§ **Parts and joints as JSON**
────────────────────────────────────────

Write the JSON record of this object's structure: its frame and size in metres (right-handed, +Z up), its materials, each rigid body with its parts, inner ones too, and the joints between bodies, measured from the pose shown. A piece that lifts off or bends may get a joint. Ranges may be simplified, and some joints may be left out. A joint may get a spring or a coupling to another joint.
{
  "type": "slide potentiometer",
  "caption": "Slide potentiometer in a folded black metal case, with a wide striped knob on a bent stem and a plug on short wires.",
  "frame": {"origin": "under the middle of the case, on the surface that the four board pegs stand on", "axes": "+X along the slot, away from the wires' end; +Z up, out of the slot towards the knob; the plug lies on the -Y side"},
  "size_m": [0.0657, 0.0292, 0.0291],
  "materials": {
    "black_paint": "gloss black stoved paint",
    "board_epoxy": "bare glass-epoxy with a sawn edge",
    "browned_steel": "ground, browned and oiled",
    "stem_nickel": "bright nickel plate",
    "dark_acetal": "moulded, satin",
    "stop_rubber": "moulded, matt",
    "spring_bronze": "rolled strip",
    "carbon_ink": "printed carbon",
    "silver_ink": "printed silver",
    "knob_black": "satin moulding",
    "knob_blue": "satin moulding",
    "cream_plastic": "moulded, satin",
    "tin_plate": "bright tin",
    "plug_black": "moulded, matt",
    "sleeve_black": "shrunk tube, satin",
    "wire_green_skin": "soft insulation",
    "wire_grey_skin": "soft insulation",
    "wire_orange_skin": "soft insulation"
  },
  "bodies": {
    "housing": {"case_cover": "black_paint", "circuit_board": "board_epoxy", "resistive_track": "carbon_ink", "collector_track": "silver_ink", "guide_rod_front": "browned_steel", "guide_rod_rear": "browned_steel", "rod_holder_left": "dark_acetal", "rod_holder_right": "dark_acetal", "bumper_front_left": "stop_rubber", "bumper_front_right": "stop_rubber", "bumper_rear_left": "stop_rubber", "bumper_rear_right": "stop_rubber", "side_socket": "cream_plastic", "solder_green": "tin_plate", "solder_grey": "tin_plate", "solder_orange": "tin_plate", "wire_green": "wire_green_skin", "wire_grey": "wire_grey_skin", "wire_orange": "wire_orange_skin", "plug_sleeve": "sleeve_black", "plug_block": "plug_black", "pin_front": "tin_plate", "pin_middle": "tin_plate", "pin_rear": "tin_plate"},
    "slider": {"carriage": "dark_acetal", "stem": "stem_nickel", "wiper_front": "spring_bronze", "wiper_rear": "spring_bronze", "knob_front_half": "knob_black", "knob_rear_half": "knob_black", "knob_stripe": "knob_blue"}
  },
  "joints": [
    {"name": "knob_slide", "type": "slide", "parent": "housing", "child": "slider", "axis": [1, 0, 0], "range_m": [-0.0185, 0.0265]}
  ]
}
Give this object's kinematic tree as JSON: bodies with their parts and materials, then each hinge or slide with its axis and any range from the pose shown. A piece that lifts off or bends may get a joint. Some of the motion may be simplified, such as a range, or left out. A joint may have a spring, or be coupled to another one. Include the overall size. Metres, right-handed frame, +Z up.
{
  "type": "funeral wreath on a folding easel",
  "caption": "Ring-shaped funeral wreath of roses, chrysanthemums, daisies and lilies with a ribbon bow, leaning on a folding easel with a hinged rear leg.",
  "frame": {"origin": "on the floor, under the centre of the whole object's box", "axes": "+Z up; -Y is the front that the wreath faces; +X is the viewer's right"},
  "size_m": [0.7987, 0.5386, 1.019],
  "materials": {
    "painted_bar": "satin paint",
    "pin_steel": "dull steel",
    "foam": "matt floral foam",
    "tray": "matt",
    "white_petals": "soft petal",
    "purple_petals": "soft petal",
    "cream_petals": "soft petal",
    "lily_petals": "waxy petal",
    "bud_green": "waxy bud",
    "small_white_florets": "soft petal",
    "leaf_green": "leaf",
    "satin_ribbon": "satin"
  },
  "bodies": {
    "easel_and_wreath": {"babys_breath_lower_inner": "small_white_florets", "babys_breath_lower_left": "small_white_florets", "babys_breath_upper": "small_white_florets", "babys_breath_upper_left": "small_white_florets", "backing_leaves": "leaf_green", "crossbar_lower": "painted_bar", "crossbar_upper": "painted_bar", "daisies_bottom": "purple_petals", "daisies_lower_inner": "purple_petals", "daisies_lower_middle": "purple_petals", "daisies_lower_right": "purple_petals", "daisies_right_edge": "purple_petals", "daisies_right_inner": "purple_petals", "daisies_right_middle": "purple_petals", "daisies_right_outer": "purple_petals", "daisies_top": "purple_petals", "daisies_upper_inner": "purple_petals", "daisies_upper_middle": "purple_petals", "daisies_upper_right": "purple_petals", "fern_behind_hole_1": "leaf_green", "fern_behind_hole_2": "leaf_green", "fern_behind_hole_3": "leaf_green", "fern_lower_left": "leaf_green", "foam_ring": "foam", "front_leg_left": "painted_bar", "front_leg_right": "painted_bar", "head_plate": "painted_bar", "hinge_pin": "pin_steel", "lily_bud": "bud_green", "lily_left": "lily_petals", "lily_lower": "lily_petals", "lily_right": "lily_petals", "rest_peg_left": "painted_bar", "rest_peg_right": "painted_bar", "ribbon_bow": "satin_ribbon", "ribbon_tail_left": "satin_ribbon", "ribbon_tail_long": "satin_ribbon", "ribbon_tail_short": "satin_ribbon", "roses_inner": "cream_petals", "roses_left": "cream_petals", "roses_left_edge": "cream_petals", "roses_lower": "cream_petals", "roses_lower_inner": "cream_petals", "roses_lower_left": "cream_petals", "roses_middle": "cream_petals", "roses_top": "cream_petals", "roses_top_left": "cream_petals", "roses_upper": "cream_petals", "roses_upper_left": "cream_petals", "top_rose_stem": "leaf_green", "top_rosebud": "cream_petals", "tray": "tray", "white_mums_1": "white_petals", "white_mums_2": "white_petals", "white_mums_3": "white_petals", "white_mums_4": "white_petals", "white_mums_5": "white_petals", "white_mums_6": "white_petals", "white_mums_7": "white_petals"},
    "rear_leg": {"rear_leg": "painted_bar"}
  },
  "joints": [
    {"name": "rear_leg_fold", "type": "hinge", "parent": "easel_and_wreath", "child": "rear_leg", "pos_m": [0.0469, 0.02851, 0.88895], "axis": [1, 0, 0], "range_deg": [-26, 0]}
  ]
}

────────────────────────────────────────

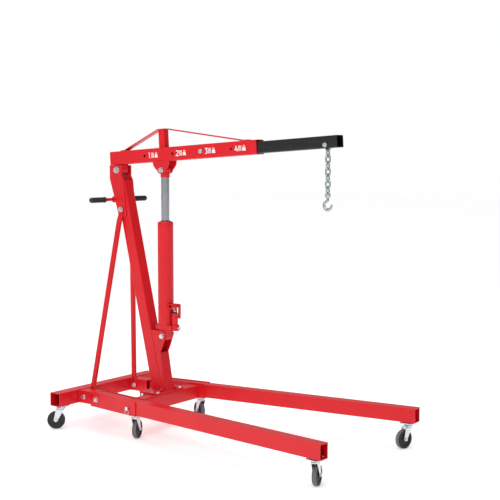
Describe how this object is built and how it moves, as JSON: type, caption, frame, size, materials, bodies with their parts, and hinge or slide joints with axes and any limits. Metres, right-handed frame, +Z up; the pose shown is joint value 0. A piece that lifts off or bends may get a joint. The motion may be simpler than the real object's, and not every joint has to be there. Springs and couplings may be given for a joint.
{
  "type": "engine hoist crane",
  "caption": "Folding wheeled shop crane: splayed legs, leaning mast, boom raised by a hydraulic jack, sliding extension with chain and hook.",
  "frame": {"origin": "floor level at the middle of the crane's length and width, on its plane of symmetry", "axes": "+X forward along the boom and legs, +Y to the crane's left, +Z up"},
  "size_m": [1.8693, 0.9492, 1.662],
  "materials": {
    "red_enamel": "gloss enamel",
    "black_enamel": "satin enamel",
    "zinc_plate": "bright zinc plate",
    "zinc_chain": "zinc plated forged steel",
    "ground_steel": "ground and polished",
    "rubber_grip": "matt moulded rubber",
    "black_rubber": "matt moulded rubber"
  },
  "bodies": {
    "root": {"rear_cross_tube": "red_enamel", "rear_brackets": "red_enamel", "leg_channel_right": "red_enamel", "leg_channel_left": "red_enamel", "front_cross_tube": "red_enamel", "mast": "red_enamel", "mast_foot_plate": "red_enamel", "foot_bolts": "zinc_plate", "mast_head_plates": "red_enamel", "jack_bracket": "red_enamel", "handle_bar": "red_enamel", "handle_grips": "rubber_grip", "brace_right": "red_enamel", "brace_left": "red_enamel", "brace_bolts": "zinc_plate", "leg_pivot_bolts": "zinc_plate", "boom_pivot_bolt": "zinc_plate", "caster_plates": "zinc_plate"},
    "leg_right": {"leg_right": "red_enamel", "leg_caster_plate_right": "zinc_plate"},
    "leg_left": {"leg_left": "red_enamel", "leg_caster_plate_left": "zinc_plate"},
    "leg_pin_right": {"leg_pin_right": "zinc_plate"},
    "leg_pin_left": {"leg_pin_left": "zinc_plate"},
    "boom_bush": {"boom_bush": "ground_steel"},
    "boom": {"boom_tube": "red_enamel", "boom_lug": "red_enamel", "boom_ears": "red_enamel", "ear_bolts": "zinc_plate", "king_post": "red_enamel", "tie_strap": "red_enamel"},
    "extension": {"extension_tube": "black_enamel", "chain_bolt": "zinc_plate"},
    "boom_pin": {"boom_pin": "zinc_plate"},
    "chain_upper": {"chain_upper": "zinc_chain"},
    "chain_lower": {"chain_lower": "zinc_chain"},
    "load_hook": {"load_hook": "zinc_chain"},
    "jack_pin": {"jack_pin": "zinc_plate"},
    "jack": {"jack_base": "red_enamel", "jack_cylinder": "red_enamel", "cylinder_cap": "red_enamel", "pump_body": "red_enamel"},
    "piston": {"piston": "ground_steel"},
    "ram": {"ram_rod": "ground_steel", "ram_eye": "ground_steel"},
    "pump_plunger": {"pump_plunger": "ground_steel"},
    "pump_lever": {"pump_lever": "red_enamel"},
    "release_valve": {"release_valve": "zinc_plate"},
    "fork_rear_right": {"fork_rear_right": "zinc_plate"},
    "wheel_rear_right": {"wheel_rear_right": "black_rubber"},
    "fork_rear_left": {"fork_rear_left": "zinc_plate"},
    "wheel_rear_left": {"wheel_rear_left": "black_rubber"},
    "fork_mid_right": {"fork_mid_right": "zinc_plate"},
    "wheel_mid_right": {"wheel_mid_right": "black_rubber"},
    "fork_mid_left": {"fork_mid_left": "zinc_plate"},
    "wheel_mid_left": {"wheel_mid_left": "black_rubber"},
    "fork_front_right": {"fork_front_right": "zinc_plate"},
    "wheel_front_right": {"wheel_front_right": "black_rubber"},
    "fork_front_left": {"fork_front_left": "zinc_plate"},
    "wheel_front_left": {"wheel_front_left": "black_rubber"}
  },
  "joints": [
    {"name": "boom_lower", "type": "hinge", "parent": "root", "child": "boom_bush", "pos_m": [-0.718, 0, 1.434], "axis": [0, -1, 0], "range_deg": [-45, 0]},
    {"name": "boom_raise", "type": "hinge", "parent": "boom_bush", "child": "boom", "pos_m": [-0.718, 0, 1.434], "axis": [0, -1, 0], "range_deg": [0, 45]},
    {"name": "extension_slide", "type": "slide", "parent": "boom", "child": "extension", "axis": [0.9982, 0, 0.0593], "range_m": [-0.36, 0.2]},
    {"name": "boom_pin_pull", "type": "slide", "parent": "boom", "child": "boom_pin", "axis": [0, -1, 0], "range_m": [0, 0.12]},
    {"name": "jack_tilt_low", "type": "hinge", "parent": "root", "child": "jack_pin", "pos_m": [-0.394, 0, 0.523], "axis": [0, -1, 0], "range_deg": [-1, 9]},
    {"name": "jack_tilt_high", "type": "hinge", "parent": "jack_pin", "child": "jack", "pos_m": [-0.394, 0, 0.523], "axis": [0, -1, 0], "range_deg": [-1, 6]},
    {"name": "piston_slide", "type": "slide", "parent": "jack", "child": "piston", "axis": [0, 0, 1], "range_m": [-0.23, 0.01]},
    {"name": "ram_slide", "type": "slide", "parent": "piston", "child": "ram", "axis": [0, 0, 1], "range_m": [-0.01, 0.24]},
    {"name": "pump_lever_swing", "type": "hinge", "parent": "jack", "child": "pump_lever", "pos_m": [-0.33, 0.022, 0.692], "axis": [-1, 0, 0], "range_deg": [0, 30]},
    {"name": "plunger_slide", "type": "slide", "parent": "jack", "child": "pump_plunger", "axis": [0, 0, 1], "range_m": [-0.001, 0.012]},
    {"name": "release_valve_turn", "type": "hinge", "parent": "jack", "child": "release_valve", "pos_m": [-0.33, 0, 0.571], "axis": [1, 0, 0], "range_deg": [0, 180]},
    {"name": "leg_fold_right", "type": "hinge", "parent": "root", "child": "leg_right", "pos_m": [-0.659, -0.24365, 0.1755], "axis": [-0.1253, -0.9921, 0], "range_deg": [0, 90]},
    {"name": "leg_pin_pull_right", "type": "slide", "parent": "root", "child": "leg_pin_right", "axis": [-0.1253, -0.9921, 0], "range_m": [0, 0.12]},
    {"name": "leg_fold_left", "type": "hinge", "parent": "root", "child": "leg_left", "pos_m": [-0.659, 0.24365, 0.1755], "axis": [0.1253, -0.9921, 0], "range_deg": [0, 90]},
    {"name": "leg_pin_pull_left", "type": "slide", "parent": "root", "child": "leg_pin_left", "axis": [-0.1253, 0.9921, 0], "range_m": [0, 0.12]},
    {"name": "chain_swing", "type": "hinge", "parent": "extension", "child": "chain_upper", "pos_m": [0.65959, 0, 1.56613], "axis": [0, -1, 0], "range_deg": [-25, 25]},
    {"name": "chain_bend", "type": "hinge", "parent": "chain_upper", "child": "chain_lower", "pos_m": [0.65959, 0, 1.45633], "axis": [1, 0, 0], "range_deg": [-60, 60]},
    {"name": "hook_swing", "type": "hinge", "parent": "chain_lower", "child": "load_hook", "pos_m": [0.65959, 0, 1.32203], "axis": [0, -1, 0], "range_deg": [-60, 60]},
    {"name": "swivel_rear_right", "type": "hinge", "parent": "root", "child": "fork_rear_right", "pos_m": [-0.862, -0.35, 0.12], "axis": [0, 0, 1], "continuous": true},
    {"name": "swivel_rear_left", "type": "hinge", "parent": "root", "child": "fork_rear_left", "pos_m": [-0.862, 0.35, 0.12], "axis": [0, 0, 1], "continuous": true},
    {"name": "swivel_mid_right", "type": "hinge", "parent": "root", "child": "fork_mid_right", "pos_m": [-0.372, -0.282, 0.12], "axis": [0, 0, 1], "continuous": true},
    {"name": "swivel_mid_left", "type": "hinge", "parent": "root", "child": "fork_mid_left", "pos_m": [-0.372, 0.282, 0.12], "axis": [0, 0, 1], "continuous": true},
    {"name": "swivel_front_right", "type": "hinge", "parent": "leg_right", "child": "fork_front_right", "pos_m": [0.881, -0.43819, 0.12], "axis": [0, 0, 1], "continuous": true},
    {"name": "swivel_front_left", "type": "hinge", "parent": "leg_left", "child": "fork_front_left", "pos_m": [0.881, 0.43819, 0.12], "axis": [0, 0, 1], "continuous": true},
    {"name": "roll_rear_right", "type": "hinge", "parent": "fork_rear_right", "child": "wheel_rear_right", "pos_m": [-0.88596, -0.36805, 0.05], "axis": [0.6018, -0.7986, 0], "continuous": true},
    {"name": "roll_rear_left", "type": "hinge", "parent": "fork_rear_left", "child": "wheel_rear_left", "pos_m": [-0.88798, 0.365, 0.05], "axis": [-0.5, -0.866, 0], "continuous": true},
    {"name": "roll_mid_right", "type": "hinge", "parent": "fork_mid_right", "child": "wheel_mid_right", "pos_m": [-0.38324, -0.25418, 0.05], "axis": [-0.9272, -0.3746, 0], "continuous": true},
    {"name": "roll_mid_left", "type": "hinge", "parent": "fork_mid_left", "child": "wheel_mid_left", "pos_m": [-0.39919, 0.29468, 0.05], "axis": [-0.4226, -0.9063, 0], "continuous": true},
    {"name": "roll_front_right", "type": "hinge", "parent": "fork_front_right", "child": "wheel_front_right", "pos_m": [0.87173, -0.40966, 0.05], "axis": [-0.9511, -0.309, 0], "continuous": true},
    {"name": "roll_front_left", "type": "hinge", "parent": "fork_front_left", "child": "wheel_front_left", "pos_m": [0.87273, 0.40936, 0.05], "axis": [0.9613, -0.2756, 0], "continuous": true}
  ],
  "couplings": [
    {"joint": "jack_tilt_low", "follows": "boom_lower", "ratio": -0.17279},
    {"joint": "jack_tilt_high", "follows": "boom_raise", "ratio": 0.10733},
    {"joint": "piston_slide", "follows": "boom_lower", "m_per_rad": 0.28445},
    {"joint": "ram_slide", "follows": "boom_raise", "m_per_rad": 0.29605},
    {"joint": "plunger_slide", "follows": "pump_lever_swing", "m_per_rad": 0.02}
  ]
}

────────────────────────────────────────

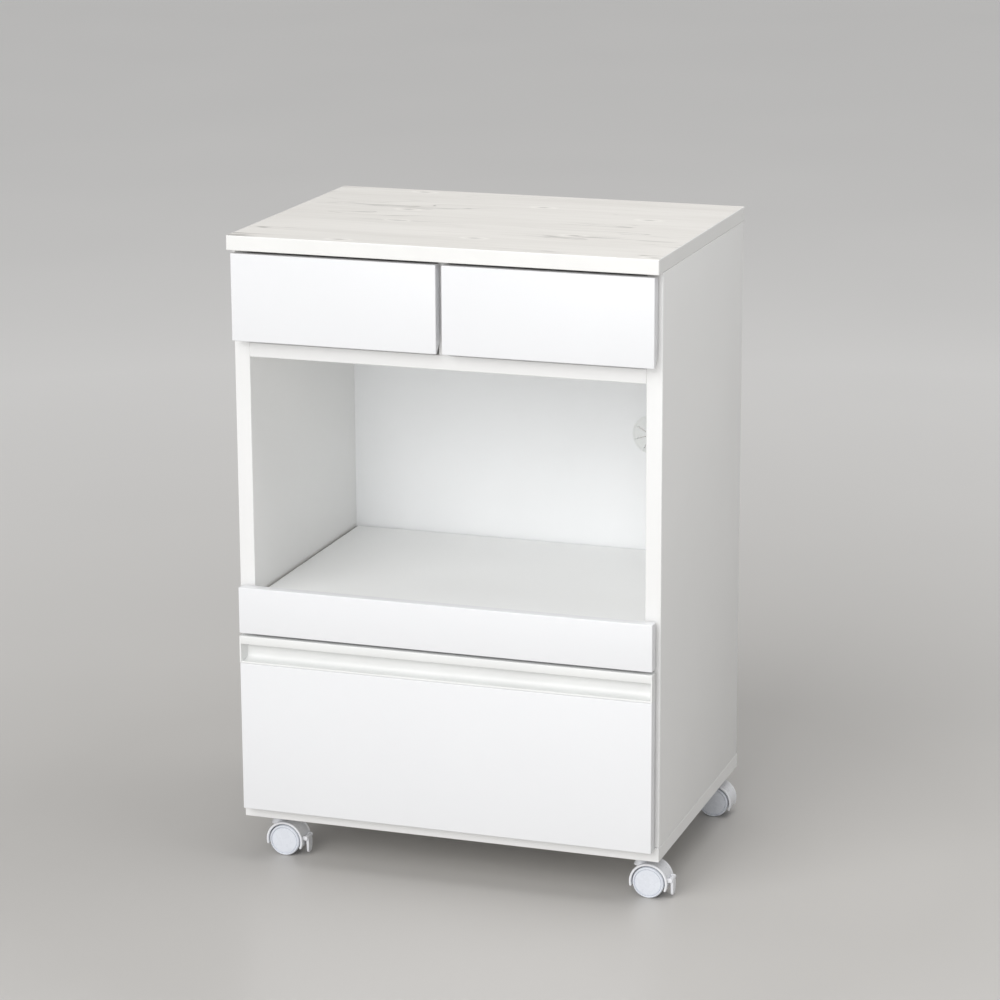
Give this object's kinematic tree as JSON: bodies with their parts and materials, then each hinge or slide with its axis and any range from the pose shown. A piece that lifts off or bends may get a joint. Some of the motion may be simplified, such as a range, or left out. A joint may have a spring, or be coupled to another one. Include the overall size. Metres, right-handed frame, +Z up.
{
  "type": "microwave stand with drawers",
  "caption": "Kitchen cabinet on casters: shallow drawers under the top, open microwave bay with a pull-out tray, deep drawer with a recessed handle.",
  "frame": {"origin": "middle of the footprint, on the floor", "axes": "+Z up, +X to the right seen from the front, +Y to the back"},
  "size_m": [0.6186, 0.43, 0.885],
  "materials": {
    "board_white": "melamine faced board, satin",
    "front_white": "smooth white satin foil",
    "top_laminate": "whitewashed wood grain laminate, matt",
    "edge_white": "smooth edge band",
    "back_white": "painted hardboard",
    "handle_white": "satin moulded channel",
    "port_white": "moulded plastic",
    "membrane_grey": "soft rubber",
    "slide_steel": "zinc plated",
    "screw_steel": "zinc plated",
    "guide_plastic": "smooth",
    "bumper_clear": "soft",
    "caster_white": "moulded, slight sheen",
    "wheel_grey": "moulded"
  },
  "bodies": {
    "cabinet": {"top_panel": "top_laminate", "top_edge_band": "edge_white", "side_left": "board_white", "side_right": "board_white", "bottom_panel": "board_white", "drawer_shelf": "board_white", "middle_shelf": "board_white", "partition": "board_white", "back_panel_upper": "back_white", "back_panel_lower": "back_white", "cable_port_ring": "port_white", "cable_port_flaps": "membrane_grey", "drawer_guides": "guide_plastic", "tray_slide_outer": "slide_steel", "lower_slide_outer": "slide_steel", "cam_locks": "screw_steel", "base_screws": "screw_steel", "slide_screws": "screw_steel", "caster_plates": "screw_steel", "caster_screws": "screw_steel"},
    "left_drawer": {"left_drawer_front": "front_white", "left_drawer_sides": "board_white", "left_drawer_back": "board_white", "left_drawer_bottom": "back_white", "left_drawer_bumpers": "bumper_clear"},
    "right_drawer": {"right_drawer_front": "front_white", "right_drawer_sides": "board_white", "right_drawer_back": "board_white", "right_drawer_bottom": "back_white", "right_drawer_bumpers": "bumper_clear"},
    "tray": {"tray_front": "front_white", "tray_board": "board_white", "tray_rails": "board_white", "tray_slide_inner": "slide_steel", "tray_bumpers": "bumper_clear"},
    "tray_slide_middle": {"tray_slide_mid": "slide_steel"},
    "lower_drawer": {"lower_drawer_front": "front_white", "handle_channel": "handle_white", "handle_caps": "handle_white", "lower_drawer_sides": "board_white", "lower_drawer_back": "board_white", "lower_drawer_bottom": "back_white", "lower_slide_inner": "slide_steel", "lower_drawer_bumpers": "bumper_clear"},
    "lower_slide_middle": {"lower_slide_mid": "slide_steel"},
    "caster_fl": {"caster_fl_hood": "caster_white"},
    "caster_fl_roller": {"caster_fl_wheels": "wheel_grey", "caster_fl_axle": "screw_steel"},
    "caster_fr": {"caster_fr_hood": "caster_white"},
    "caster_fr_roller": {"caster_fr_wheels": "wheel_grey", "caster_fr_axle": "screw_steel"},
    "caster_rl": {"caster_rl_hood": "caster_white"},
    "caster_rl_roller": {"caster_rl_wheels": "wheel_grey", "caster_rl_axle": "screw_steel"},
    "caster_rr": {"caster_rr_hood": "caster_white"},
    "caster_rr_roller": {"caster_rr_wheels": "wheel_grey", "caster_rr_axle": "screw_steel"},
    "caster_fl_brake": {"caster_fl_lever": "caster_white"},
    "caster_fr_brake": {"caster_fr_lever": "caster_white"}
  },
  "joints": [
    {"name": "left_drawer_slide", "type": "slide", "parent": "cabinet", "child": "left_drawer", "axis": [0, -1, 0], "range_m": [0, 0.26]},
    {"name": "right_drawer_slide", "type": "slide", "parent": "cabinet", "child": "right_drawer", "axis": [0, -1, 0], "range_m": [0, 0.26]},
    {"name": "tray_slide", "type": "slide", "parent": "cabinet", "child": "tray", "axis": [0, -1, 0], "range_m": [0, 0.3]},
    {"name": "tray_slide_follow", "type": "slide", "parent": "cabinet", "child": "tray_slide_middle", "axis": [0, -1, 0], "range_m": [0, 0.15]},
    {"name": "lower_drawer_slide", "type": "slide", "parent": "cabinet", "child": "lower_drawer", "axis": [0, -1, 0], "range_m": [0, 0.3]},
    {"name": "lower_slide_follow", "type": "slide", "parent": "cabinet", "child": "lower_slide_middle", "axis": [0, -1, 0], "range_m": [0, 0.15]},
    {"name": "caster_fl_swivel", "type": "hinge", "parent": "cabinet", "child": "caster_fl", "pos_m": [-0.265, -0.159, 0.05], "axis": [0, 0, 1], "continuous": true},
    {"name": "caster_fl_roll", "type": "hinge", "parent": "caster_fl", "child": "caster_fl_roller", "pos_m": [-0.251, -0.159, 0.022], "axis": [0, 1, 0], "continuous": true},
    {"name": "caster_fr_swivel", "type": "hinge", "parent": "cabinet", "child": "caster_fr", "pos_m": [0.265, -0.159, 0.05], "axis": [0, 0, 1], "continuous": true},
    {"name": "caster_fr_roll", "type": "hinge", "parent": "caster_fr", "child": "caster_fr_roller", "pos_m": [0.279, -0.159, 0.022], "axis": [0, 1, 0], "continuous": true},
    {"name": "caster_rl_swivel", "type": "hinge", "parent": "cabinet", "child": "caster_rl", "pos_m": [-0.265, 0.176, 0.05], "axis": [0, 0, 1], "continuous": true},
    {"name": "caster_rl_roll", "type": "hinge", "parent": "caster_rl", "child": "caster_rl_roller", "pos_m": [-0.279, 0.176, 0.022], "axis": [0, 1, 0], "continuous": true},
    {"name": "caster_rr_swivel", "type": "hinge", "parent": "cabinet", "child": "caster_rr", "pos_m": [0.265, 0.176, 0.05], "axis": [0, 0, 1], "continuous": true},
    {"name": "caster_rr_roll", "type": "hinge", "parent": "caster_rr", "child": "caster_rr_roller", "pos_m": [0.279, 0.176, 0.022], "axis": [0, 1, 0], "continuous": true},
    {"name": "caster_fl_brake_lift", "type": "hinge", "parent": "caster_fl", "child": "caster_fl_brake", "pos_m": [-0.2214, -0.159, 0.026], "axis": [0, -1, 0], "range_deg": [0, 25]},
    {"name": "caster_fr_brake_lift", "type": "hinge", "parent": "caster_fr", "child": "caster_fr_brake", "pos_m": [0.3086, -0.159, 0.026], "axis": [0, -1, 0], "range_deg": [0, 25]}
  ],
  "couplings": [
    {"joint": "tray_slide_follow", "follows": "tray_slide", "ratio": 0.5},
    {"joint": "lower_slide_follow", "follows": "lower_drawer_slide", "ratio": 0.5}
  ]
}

────────────────────────────────────────

§ **What to produce**
List all lines in the material containing the string "this".

§ **Problem solution**
Write the JSON record of this object's structure: its frame and size in metres (right-handed, +Z up), its materials, each rigid body with its parts, inner ones too, and the joints between bodies, measured from the pose shown. A piece that lifts off or bends may get a joint. Ranges may be simplified, and some joints may be left out. A joint may get a spring or a coupling to another joint.
Give this object's kinematic tree as JSON: bodies with their parts and materials, then each hinge or slide with its axis and any range from the pose shown. A piece that lifts off or bends may get a joint. Some of the motion may be simplified, such as a range, or left out. A joint may have a spring, or be coupled to another one. Include the overall size. Metres, right-handed frame, +Z up.
Describe how this object is built and how it moves, as JSON: type, caption, frame, size, materials, bodies with their parts, and hinge or slide joints with axes and any limits. Metres, right-handed frame, +Z up; the pose shown is joint value 0. A piece that lifts off or bends may get a joint. The motion may be simpler than the real object's, and not every joint has to be there. Springs and couplings may be given for a joint.
Give this object's kinematic tree as JSON: bodies with their parts and materials, then each hinge or slide with its axis and any range from the pose shown. A piece that lifts off or bends may get a joint. Some of the motion may be simplified, such as a range, or left out. A joint may have a spring, or be coupled to another one. Include the overall size. Metres, right-handed frame, +Z up.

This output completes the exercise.